Figure 5(h) indicates that for ɛ ≈ 3.0 in MDF_0.50, a complex microstructure is observed, characterized by the coexistence of different features. There is a deformed matrix, which retains the deformation-induced microstructure displaying a higher fraction of HAGBs than for a total strain ɛ_t ≈ 1.5 (Figure 5(f)), as well as equiaxed submicrometric grains, observed alongside polygonal grains free of dislocations and containing twins, suggesting that certain regions have undergone partial discontinuous recrystallization, leading to the formation of new, strain-free grains. ⁵⁷

Although classical discontinuous dynamic recrystallization (dDRX) is generally associated with high-temperature deformation, the present results suggest that localized and partial dDRX may occur in copper at room temperature (RT) under specific MDF conditions. As evidenced by the grain size distribution histograms (Figure 6), the MDF_0.50 condition - imposing a higher strain amplitude - exhibits isolated peaks at coarser grain sizes, deviating from the expected refinement trend. These features may indicate the incipient nucleation and growth of recrystallized grains, consistent with spatially limited dDRX. Similar phenomena have been reported for copper processed with ECAP and HPT at room temperature when strain localization and energy gradients are significant, but has not been reported previously in the literature for MDF, as far as the authors are aware of.

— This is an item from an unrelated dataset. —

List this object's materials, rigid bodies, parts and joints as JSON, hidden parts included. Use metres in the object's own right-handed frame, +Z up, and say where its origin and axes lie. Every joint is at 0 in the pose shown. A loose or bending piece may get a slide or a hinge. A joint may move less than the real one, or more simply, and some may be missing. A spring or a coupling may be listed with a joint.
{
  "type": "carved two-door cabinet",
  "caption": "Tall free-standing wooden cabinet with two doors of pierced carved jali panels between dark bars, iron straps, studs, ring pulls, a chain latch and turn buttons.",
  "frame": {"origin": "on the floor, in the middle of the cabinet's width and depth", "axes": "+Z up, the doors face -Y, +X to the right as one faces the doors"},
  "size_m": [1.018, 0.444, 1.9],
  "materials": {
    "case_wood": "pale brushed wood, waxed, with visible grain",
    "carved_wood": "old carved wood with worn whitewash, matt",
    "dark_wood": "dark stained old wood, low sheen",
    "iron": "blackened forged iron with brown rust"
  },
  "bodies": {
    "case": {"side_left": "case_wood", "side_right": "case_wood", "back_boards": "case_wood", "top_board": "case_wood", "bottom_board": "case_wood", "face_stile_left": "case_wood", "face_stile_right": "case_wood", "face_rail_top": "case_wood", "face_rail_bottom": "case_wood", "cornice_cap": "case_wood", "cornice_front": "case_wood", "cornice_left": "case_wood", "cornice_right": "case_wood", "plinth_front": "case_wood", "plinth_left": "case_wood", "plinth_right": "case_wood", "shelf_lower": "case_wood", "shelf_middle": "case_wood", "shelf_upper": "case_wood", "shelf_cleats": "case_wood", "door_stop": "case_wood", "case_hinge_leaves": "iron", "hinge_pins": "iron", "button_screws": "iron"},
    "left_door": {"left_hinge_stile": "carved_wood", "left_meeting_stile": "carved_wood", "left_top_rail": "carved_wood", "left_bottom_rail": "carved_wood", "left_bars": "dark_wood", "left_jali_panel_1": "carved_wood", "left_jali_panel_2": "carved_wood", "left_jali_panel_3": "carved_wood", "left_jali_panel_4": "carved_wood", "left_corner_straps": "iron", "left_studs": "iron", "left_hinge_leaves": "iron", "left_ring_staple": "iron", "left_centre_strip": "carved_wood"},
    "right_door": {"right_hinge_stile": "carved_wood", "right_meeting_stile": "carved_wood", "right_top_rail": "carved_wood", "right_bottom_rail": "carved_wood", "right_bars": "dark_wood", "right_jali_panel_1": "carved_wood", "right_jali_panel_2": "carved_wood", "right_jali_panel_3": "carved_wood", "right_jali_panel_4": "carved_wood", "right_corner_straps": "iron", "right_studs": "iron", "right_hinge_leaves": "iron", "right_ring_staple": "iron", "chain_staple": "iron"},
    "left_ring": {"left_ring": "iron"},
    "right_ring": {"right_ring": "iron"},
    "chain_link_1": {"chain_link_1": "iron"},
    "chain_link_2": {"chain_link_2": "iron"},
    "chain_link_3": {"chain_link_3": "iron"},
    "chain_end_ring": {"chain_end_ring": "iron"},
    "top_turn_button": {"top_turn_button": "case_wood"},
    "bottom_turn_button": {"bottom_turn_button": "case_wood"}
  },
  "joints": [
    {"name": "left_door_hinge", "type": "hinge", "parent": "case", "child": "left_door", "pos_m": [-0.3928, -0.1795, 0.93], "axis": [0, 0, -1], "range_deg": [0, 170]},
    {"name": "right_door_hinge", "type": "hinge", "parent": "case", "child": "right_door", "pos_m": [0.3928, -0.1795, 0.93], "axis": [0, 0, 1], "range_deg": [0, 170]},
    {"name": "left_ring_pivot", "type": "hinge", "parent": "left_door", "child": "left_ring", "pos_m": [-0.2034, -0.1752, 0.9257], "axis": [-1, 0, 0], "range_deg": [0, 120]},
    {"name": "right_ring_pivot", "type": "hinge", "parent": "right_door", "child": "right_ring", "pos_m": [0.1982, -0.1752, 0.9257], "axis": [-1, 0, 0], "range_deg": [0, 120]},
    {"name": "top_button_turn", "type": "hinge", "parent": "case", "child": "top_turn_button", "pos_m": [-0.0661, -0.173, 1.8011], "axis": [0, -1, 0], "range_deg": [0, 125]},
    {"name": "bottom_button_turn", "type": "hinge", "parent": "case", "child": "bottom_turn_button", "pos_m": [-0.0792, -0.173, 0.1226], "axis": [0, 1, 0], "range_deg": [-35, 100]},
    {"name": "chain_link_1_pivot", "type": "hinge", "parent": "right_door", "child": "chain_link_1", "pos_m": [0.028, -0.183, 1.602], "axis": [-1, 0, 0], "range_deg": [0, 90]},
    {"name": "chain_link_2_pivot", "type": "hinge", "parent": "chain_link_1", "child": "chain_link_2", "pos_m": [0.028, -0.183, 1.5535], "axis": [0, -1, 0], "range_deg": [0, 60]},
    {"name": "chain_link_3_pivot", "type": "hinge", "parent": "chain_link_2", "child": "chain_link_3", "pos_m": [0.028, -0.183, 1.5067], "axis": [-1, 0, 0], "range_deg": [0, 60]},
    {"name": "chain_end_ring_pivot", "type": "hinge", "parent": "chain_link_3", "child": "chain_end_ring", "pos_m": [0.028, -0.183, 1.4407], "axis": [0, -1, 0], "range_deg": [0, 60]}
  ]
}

From a thermodynamic standpoint, even at RT, the local accumulation of stored energy (mainly from dislocations) may be sufficient to trigger boundary migration in highly strained volumes. When compared to conventionally grained materials, the volume fraction of grain boundaries and low-angle grain boundaries (LAGBs) increases by orders of magnitude in metals processed by severe plastic deformation (SPD). ⁵⁸ This introduces greater disorder into the system, resulting in an increase in entropy and Gibbs free energy, with important thermodynamic implications, as previously discussed.^26,59

Copper displays a stacking fault energy (SFE) level that hinders cross-slip and thus dynamics recovery, ⁵⁹ eventually connected to sufficient stored energy for triggering localized discontinuous dynamic recrystallization (dDRX), even under cold working conditions.^60,61 In this context, the limited grain refinement observed for a total strain of ɛ_t ≈ 3.0 in the MDF_0.50 condition (Figure 6), along with the noticeably slower refinement kinetics when compared with MDF_0.15 and MDF_0.30 within the analyzed strain range (Figure 7), may be associated with the activation of partial discontinuous recrystallization (dDRX), which competes with substructure fragmentation and can locally promote grain growth, especially under high strain amplitudes.

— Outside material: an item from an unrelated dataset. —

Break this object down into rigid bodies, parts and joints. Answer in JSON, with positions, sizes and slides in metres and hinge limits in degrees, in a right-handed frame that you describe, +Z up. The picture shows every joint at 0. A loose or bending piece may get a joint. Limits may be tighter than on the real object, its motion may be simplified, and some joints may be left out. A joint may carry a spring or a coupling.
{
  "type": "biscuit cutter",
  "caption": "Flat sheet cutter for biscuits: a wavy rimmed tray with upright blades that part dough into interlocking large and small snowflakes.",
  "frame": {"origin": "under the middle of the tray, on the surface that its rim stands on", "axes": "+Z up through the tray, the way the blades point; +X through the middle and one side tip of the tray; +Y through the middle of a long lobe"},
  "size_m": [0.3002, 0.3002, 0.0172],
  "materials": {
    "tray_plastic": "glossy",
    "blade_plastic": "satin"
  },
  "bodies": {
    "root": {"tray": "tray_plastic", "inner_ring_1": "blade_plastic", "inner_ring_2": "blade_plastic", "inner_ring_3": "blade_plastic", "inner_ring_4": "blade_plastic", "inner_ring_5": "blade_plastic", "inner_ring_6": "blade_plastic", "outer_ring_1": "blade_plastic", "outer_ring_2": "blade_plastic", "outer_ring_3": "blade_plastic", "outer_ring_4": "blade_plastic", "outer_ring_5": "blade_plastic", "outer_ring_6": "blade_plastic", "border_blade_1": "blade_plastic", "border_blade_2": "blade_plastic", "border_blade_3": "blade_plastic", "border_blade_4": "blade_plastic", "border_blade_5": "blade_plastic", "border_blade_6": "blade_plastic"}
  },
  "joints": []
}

Regarding mechanical properties, the results in Tables 1, 3 and Figure 6 indicate that increasing total deformations in MDF_0.50 up to ɛ_t ≈ 3.0 increase the hardness and σ_0.08 of the material; hardening mechanisms in the substructural matrix in Figure 5(h) seem to dominate the material hardening, despite the softening associated with the localized recrystallized regions. On the other hand, the low YS of these regions can provide softening contributions in addition to those already mentioned in cross-Bauschinger effects to the YS reported in Table 2.

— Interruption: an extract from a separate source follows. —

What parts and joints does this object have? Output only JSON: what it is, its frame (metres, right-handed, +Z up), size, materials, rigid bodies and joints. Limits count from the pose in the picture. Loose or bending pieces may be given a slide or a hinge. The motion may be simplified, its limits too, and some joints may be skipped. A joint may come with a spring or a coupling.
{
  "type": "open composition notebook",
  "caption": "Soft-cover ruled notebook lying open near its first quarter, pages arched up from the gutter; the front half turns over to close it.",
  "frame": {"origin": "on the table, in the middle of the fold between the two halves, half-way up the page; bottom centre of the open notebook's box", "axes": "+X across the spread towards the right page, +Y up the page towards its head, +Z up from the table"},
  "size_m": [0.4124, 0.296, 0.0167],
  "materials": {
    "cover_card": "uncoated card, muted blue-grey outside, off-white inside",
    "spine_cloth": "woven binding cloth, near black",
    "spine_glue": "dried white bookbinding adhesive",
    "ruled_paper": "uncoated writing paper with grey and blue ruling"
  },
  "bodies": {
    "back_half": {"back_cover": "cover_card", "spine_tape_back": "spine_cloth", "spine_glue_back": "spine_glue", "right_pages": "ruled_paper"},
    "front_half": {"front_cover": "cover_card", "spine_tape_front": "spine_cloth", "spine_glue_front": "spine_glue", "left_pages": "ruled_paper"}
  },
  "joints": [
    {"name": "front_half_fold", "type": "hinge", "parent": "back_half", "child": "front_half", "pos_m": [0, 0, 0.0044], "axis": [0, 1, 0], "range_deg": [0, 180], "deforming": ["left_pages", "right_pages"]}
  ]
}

One could argue that the grains associated with dDRX originated from adiabatic heating caused by deformation. Such heating was very limited, due to the slow utilized compression rates (0.05 mm/s) allowing ample heat dissipation, especially through the contact with the metallic die walls at room temperature. In addition, there are major specimen cooling conditions during the time interval between successive MDF compressions, where specimens are extracted and reinserted in the compression die in order to change the compression direction, which takes at least ≈ 300 s. Manual contact with the specimen during these situations never revealed specimen heating, and it is considered that adiabatic heating is irrelevant in the present circumstances.

Summary and conclusions

This work examined the mechanical behavior and microstructural evolution of commercially pure Copper (99.8%) processed at room temperature along 1, 2 and 3 compressions in the first MDF cycle of MDF_0.075 (strain amplitude Δɛ ≈ 0.075) and MDF_0.50 (strain amplitude Δɛ ≈ 0.50) and by 48 compressions (16 MDF cycles, ɛ_t ≈ 3.6) and 6 compressions (2 MDF cycles, ɛ_t ≈ 3.0) under of MDF_0.075 and MDF_0.50, respectively. The following conclusions were drawn from the study:

The cumulative flow curves for MDF_0.075 and MDF_0.50 are similar to those associated with deformation processes where dynamic recovery predominates; saturation stresses increase as Δɛ is raised, reaching ≈ 360 MPa for MDF_0.075 and ≈ 400 MPa for MDF_0.50.